The Ohio Office of the Attorney General is representing OSU. Dan Tierney, a spokesman at the Ohio attorney general’s office, said that the office couldn’t comment on state agencies’ policies.

15 comments

  1. Further proof of where the OSU administration’s priorities are. They won’t lift a finger to protect OSU students from being harassed by pro-lifers and angry oval preachers, but the second an OSU student is showing some political initiative you can bet the OSU Police won’t be far behind.

    • Drake Must Go – your hypocrisy is part of the problem. You claim to defend free speech, and then condemn the university for failing to protect your delicate feelings from “pro-lifers and angry oval preachers”. The reality is all of these people are entitled to speech – the Democratic candidate, pro-lifers, and oval preachers. The First Amendment applies to us all.

  2. What is OSU afraid of?

    Over my years as a grad student and employee of OSU I saw plenty of individuals handing out lit and talking to people without the iron hand of the state grabbing them no matter what their message was.

    I don’t know if the Gideons still do this but they used to hand out free New Testaments annually at specific spots on campus. I’d be highly surprised if some OSU official, cop or functionary ever came along and told therm to move on over to the S Oval.

    • They never hand stuff out at the Union though. It’s important to recognize that he was only told not to be at the Union, he could go anywhere else just like the Gideon’s, Preachers, and Pro abortion activists. Their policy is consistent for everyone, don’t act like they are singling this person out.

      • Except that the Union is a public space. It has been established by the courts time and again that as long as the speaker is not hindering or blocking the use of the public space, they have the right to free speech there. This is especially true for areas where people are likely to congregate like the Union. Having the ‘right’ to speak in a parking lot or Mirror Lake is not much of a right, since so many fewer people are there.
        OSU is wrong here and will ultimately lose.

      • Except that the Union is a public space. It has been established by the courts time and again that as long as the speaker is not hindering or blocking the use of the public space, they have the right to free speech there. This is especially true for areas where people are likely to congregate like the Union.

        Having the ‘right’ to speak in a parking lot or Mirror Lake is not much of a right, since so many fewer people are there.
        OSU is wrong here and will ultimately lose.

      • This is not correct. I have read the lawsuit. He was previously told he couldn’t be in the Oval without a reservation, and he couldn’t make one because he wasn’t a recognized organization. The rules also state that the union and outside the Wex are also off-limits. What good is free speech if it can’t be heard?
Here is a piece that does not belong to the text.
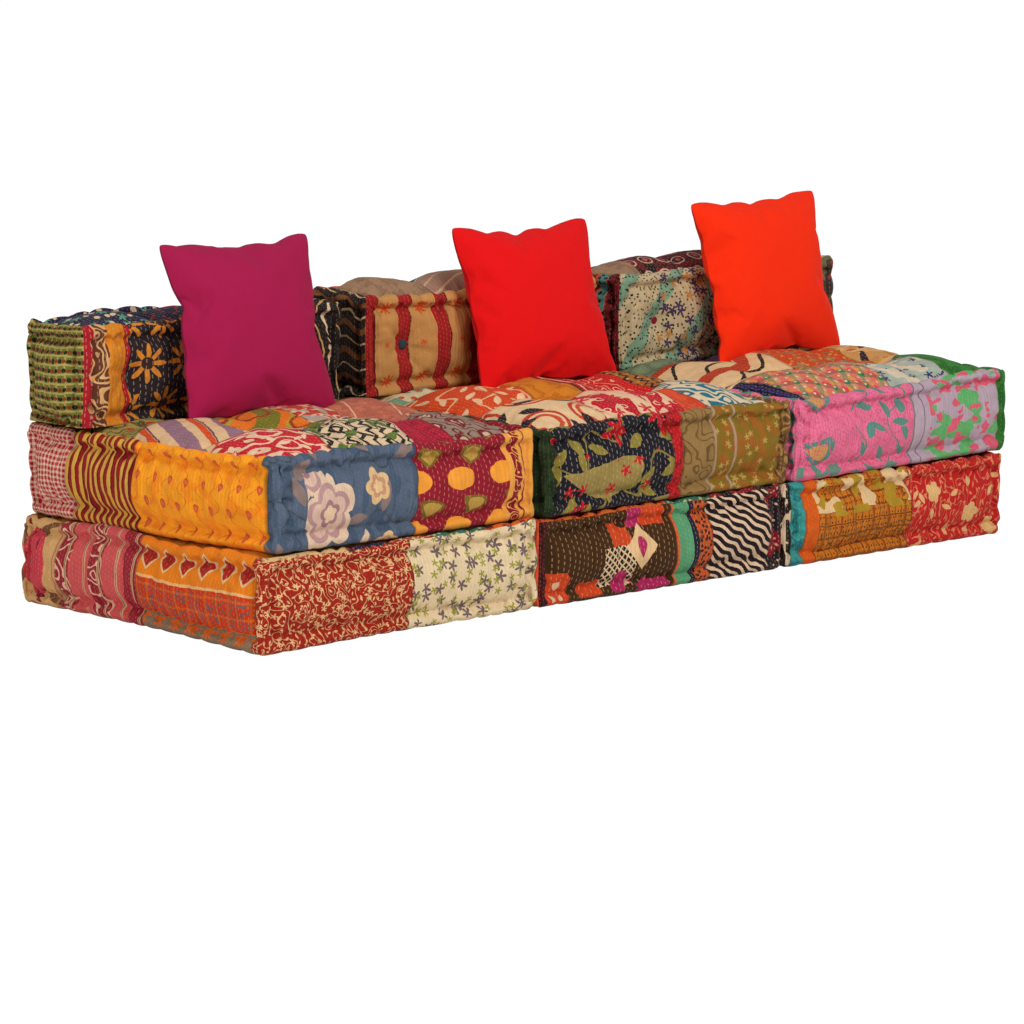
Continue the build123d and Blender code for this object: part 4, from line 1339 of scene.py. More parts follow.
    def cover(self, dyer: Dyer, stuffed: Optional[np.ndarray]) -> bpy.types.Object:
        """Builds the cover.

        Args:
            dyer: gives the cloths' materials.
            stuffed: the moves that stuffing gave the lattice's points, or nothing.

        Returns:
            The cover, in place.
        """
        rest = self.sheet.points
        points = self.form(rest)
        if stuffed is not None:
            points = points + stuffed
        quads, cloths, pattern, atlas, seams = self.cut_patches()
        names, cloth_index = np.unique(cloths, return_inverse=True)
        mesh = bpy.data.meshes.new(f"{self.name}_sheet")
        mesh.from_pydata(points.tolist(), [], quads.tolist())
        for name in names:
            mesh.materials.append(dyer.material(str(name)))
        mesh.polygons.foreach_set("material_index", cloth_index)
        mesh.polygons.foreach_set("use_smooth", np.ones(len(quads), bool))
        mesh.uv_layers.new(name=PATTERN_UV).data.foreach_set("uv", pattern.ravel())
        mesh.uv_layers.new(name=ATLAS_UV).data.foreach_set("uv", atlas.ravel())
        mesh.attributes.new(SEAM, "FLOAT", "CORNER").data.foreach_set("value", seams.ravel())
        mesh.attributes.new(REST, "FLOAT_VECTOR", "POINT").data.foreach_set("vector", rest.ravel())
        piece = bpy.data.objects.new(f"{self.name}_patchwork", mesh)
        bpy.context.scene.collection.objects.link(piece)
        smooth = piece.modifiers.new("smooth", "SUBSURF")
        smooth.levels = smooth.render_levels = 1
        smooth.uv_smooth = "NONE"
        seen = bpy.data.meshes.new_from_object(piece.evaluated_get(bpy.context.evaluated_depsgraph_get()))
        piece.modifiers.clear()
        piece.data = seen
        bpy.data.meshes.remove(mesh)
        seen.name = piece.name
        self.finish_sewing(seen)
        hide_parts(f"{self.name}_cover")
        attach(piece, self.name)
        return piece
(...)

  3. Good grief. This is so trivial. These kinds of lawsuits are going to clog up the courts for the next 1000 years. There aren’t enough lawyers to defend all of them.

  4. Except that the Union is a public space. It has been established by the courts time and again that as long as the speaker is not hindering or blocking the use of the public space, they have the right to free speech there. This is especially true for areas where people are likely to congregate like the Union.
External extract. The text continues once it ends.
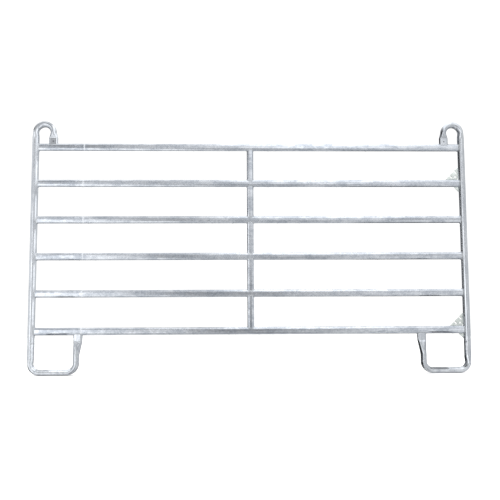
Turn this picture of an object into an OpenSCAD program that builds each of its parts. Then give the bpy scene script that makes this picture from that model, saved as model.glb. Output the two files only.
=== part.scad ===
// Livestock panel gate: six flat-oval rails between two bent end tubes, with short
// stays between the rails at mid-length and chain plates in two corners of one end.
// All pieces are hot-dip galvanised steel, coped and welded face to face.
// Millimetres. Origin on the ground under the middle of the panel.
// +X runs along the panel to the chain-plate end, +Y to the back, +Z up.

/* [Panel] */
// Length over the two end posts
panel_w = 2970; // [1600:10:4200]
// Rail spacing, centre to centre
rail_pitch = 250; // [190:5:320]
// Height of the bottom rail's centre above the ground
foot_drop = 290; // [250:5:400]
// Height of the loop tops above the top rail's centre
loop_rise = 180; // [160:5:240]

/* [End tubes] */
// Outside diameter of the round post
post_d = 48.3; // [40:0.1:60]
// Wall of the post tube
post_wall = 2; // [1.5:0.1:3.2]
// Centre-line radius of every bend
bend_r = 60; // [50:1:75]
// Tube thickness in the plane of the bends, where bending has squashed it
bend_thin = 41; // [36:1:46]
// Distance from the post's axis to the foot leg's axis
foot_w = 300; // [220:5:420]
// Length over which the round post turns into the squashed section
squash_len = 32; // [15:1:34]
// Width of the flattened tube ends along the panel
flat_w = 61; // [54:1:66]
// Thickness of the flattened tube ends
flat_t = 27; // [22:0.5:28]
// Length of the flattened part beside a rail
flat_len = 40; // [25:1:46]
// Length of the foot leg's taper from squashed to flattened
foot_taper = 95; // [50:1:110]
// Diameter of the vent hole in the loop's flattened end
vent_d = 8; // [5:0.5:12]
// Height of the vent hole above the top rail's upper edge
vent_up = 15; // [10:1:25]

/* [Rails and stays] */
// Height of the flat-oval rail
rail_h = 50; // [40:1:60]
// Depth of the flat-oval rail
rail_t = 30; // [29:1:40]
// Wall of the rail tube
rail_wall = 1.5; // [1.2:0.1:2.5]
// Width of the flat-oval stay along the panel
stay_w = 46; // [36:1:56]
// Depth of the flat-oval stay
stay_t = 28; // [22:1:28]
// Wall of the stay tube
stay_wall = 1.5; // [1.2:0.1:2.5]

/* [Plates] */
// Leg of the triangular chain plate along the rail and along the post
plate_leg = 86; // [70:1:120]
// Thickness of the chain plates and gussets
plate_t = 5; // [4:0.5:8]
// Clipped corner of the chain plate, which clears the weld
plate_clip = 12; // [6:1:16]
// Blunt end at each tip of a plate
plate_tip = 4; // [2:0.5:8]
// Diameter of the shackle hole
hole_d = 13; // [9:0.5:18]
// Distance of the shackle hole from the rail and from the post
hole_in = 21; // [16:1:30]
// Width of each chain slot
slot_w = 8; // [6:0.5:10]
// Depth of each chain slot from the sloping edge
slot_deep = 26; // [16:1:28]
// Distance between the two chain slots along the sloping edge
slot_gap = 46; // [36:1:60]
// Leg of the small gusset along the rail
gusset_x = 30; // [22:1:50]
// Leg of the small gusset along the post
gusset_z = 33; // [22:1:50]
// Clipped corner of the small gusset
gusset_clip = 9; // [5:1:12]

/* [Hidden] */

// The panel always has six rails and a stay in each of the five gaps between them
rail_count = 6;
// Places, all worked out from the sizes above
post_x = panel_w / 2 - post_d / 2;
bottom_z = foot_drop;
top_z = bottom_z + (rail_count - 1) * rail_pitch;
rail_zs = [for (i = [0:rail_count - 1]) top_z - i * rail_pitch];
// The girth of the tube stays the same where it is squashed, so it grows wider in depth
bend_wide = sqrt(2 * post_d * post_d - bend_thin * bend_thin);
foot_spring = bend_thin / 2 + bend_r;
loop_spring = top_z + loop_rise - bend_thin / 2 - bend_r;
loop_leg_x = 2 * bend_r;
loop_flat_top = top_z + rail_h / 2 + flat_len;
foot_flat_low = bottom_z - rail_h / 2 - flat_len;
foot_taper_low = foot_flat_low - foot_taper;
// Sides of the squashed and flattened sections, and smoothness of true circles
sides = 40;
round_fn = 96;
// Step where a lofted stretch meets a round or flattened one, so that their edges stay apart
seat_in = 0.05;
// Overshoot of cutting tools
over = 1;

steel = "#c3c7cc";
steel_light = "#cdd1d6";
steel_plate = "#b4b9bf";

// Points of a section w wide along X and d deep along Y
function oval(w, d) =
    [for (i = [0:sides - 1]) [w / 2 * cos(360 * i / sides), d / 2 * sin(360 * i / sides)]];

// Flat-oval with semicircular ends: long along X, short along Y
module flat_oval(long, short) {
    square([long - short, short], center = true);
    for (s = [-1, 1])
        translate([s * (long - short) / 2, 0]) circle(d = short, $fn = round_fn);
}

// Solid flat-oval bar along X from x0 to x1 at height z, standing on its edge
module rail_bar(x0, x1, z, h = rail_h, t = rail_t) {
    translate([x0, 0, z]) rotate([0, 90, 0]) linear_extrude(height = x1 - x0) flat_oval(h, t);
}

// Section loft along Z from w0 x d0 up to w1 x d1, with its edge at x = 0 kept straight
module loft(height, w0, d0, w1, d1) {
    linear_extrude(height = height, scale = [w1 / w0, d1 / d0], slices = 1)
        translate([w0 / 2, 0]) polygon(oval(w0, d0));
}

// The same loft with its axis kept straight
module loft_centred(height, w0, d0, w1, d1) {
    linear_extrude(height = height, scale = [w1 / w0, d1 / d0], slices = 1) polygon(oval(w0, d0));
}

// Bend about a Y axis at the origin, from angle "from" round by "turn" degrees
module bend(from, turn, inset) {
    rotate([90, 0, 0]) rotate([0, 0, from]) rotate_extrude(angle = turn, $fn = round_fn)
        translate([bend_r, 0]) polygon(oval(bend_thin - 2 * inset, bend_wide - 2 * inset));
}

// Round post between its two bends, with a squashed stretch at each end
module post_run(inset) {
    d = post_d - 2 * inset;
    d_seat = d - 2 * seat_in;
    thin = bend_thin - 2 * inset;
    wide = bend_wide - 2 * inset;
    low = foot_spring + squash_len;
    high = loop_spring - squash_len;
    translate([0, 0, low]) cylinder(d = d, h = high - low, $fn = round_fn);
    translate([0, 0, foot_spring]) loft_centred(squash_len, thin, wide, d_seat, d_seat);
    translate([0, 0, loop_spring]) mirror([0, 0, 1])
        loft_centred(squash_len, thin, wide, d_seat, d_seat);
}

// Top loop: half circle, then a leg that tapers flat and lands on the top rail
module loop_run(inset) {
    thin = bend_thin - 2 * inset;
    wide = bend_wide - 2 * inset;
    flat = flat_w - 2 * inset;
    depth = flat_t - 2 * inset;
    translate([bend_r, 0, loop_spring]) bend(0, 180, inset);
    translate([loop_leg_x, 0, loop_spring]) mirror([0, 0, 1])
        loft_centred(loop_spring - loop_flat_top, thin, wide, flat, depth);
    translate([loop_leg_x, 0, top_z]) linear_extrude(height = loop_flat_top - top_z)
        polygon(oval(flat + 2 * seat_in, depth + 2 * seat_in));
}

// Foot loop: two quarter bends, the ground run, and a leg that tapers flat under the rail
module foot_run(inset) {
    thin = bend_thin - 2 * inset;
    wide = bend_wide - 2 * inset;
    flat = flat_w - 2 * inset;
    depth = flat_t - 2 * inset;
    inner_edge = foot_w - thin / 2;
    translate([bend_r, 0, foot_spring]) bend(180, 90, inset);
    translate([bend_r, 0, bend_thin / 2]) rotate([0, 90, 0])
        linear_extrude(height = foot_w - 2 * bend_r) polygon(oval(thin, wide));
    translate([foot_w - bend_r, 0, foot_spring]) bend(270, 90, inset);
    translate([foot_w, 0, foot_spring])
        linear_extrude(height = foot_taper_low - foot_spring) polygon(oval(thin, wide));
    translate([inner_edge, 0, foot_taper_low]) loft(foot_taper, thin, wide, flat, depth);
    translate([inner_edge + flat / 2, 0, foot_flat_low])
        linear_extrude(height = bottom_z - foot_flat_low)
            polygon(oval(flat + 2 * seat_in, depth + 2 * seat_in));
}

module tube_run(inset) {
    post_run(inset);
    loop_run(inset);
    foot_run(inset);
}

// One end tube with its post on the Z axis and its loop and foot towards +X
module end_tube() {
    difference() {
        tube_run(0);
        tube_run(post_wall);
        rail_bar(loop_leg_x - flat_w, loop_leg_x + flat_w, top_z);
        rail_bar(foot_w - flat_w, foot_w + 2 * flat_w, bottom_z);
        translate([loop_leg_x, flat_t, top_z + rail_h / 2 + vent_up]) rotate([90, 0, 0])
            cylinder(d = vent_d, h = 2 * flat_t, $fn = round_fn);
    }
}

// Full round of a post, which cuts the pieces that butt against it
module post_cut(side) {
    translate([side * post_x, 0, 0]) cylinder(d = post_d, h = top_z + loop_rise, $fn = round_fn);
}

module rail(z) {
    difference() {
        rail_bar(-post_x, post_x, z);
        rail_bar(-post_x - over, post_x + over, z, rail_h - 2 * rail_wall, rail_t - 2 * rail_wall);
        post_cut(-1);
        post_cut(1);
    }
}

// Stay between the rail at height z_high and the next one down
module stay(z_high) {
    z_low = z_high - rail_pitch;
    difference() {
        translate([0, 0, z_low]) linear_extrude(height = rail_pitch) flat_oval(stay_w, stay_t);
        translate([0, 0, z_low - over]) linear_extrude(height = rail_pitch + 2 * over)
            flat_oval(stay_w - 2 * stay_wall, stay_t - 2 * stay_wall);
        rail_bar(-stay_w, stay_w, z_high);
        rail_bar(-stay_w, stay_w, z_low);
    }
}

// Triangle with clipped corner and blunt tips, in XZ, its square corner at the origin;
// it reaches towards -X and +Z, and "into" mm past the corner lines to be coped later
module corner_outline(leg_x, leg_z, clip, into) {
    polygon([[-clip, -into], [-leg_x, -into], [-leg_x, plate_tip], [-plate_tip, leg_z],
             [into, leg_z], [into, clip], [0, clip], [-clip, 0]]);
}

// Plate of the corner outline, centred on the panel's mid-plane
module corner_plate(leg_x, leg_z, clip, into) {
    rotate([90, 0, 0]) translate([0, 0, -plate_t / 2]) linear_extrude(height = plate_t)
        difference() {
            corner_outline(leg_x, leg_z, clip, into);
            children();
        }
}

// Slot from the sloping edge inwards, "along" mm from the middle of that edge
module chain_slot(along) {
    middle = (plate_leg + plate_tip) / 2;
    translate([-middle, middle]) rotate(45)
        translate([along, 0]) {
            translate([-slot_w / 2, -slot_deep + slot_w / 2]) square([slot_w, 2 * slot_deep]);
            translate([0, -slot_deep + slot_w / 2]) circle(d = slot_w, $fn = round_fn);
        }
}

// Chain plate on top of the rail at height z, in its corner with the right post
module chain_plate(z) {
    into = rail_t / 2;
    difference() {
        translate([post_x - post_d / 2, 0, z + rail_h / 2])
            corner_plate(plate_leg, plate_leg, plate_clip, into) {
                translate([-hole_in, hole_in]) circle(d = hole_d, $fn = round_fn);
                for (s = [-1, 1]) chain_slot(s * slot_gap / 2);
            }
        post_cut(1);
        rail_bar(post_x - post_d / 2 - 2 * plate_leg, post_x, z);
    }
}

// Small gusset under the rail at height z, in its corner with the right post
module corner_gusset(z) {
    into = rail_t / 2;
    difference() {
        translate([post_x - post_d / 2, 0, z - rail_h / 2]) mirror([0, 0, 1])
            corner_plate(gusset_x, gusset_z, gusset_clip, into);
        post_cut(1);
        rail_bar(post_x - post_d / 2 - 2 * gusset_x, post_x, z);
    }
}

module left_end_tube() { color(steel) translate([-post_x, 0, 0]) end_tube(); }
module right_end_tube() { color(steel) translate([post_x, 0, 0]) mirror([1, 0, 0]) end_tube(); }
module top_rail() { color(steel_light) rail(rail_zs[0]); }
module second_rail() { color(steel_light) rail(rail_zs[1]); }
module third_rail() { color(steel_light) rail(rail_zs[2]); }
module fourth_rail() { color(steel_light) rail(rail_zs[3]); }
module fifth_rail() { color(steel_light) rail(rail_zs[4]); }
module bottom_rail() { color(steel_light) rail(rail_zs[5]); }
module first_stay() { color(steel) stay(rail_zs[0]); }
module second_stay() { color(steel) stay(rail_zs[1]); }
module third_stay() { color(steel) stay(rail_zs[2]); }
module fourth_stay() { color(steel) stay(rail_zs[3]); }
module fifth_stay() { color(steel) stay(rail_zs[4]); }
module upper_chain_plate() { color(steel_plate) chain_plate(rail_zs[1]); }
module lower_chain_plate() { color(steel_plate) chain_plate(rail_zs[5]); }
module upper_corner_gusset() { color(steel_plate) corner_gusset(rail_zs[1]); }
module lower_corner_gusset() { color(steel_plate) corner_gusset(rail_zs[5]); }

left_end_tube();
right_end_tube();
top_rail();
second_rail();
third_rail();
fourth_rail();
fifth_rail();
bottom_rail();
first_stay();
second_stay();
third_stay();
fourth_stay();
fifth_stay();
upper_chain_plate();
lower_chain_plate();
upper_corner_gusset();
lower_corner_gusset();
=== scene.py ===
"""Galvanised livestock panel: bent end tubes, flat-oval rails and stays, chain plates and welds."""

import logging
import math
import random
from collections.abc import Sequence
from dataclasses import dataclass, field
from enum import Enum

import bmesh
import bpy
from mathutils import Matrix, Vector, geometry, noise


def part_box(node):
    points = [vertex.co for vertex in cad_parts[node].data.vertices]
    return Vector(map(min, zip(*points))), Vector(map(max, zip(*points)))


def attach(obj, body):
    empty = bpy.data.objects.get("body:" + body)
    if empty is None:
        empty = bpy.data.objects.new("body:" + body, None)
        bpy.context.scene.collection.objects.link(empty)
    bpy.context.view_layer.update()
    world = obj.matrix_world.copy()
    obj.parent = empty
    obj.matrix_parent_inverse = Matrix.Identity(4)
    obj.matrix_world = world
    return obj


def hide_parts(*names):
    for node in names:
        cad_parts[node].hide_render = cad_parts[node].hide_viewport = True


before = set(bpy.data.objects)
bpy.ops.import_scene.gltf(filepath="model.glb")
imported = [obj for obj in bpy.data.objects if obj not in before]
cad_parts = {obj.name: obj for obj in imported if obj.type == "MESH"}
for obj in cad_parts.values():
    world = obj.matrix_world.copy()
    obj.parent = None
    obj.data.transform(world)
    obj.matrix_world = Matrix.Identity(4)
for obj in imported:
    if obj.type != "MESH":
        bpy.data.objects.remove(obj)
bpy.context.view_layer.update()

logging.basicConfig(level=logging.INFO, format="%(message)s")
log = logging.getLogger("panel")

MM = 0.001
CIRCLE_POINTS = 40
# Points along each half circle, and spans along each flat side, of a seam round a flat-oval end
SEAM_POINTS = (19, 6)
RAIL_NODES = ("top_rail", "second_rail", "third_rail", "fourth_rail", "fifth_rail", "bottom_rail")
STAY_NODES = ("first_stay", "second_stay", "third_stay", "fourth_stay", "fifth_stay")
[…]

    Having the ‘right’ to speak in a parking lot or Mirror Lake is not much of a right, since so many fewer people are there.
    OSU is wrong here and will ultimately lose.

  5. what a child. Good thing Daddy the Lawyer has his back.

    • First they came for the Socialists, and I did not speak out—
      Because I was not a Socialist.

      Then they came for the Trade Unionists, and I did not speak out—
      Because I was not a Trade Unionist.

      Then they came for the Jews, and I did not speak out—
      Because I was not a Jew.

      Then they came for me—and there was no one left to speak for me.

      -Martin Niemöller

  6. How does a restraining order against your University work?

  7. I can’t even take this seriously. The date was printed incorrectly on the front page of the print edition. Journalism at its best people.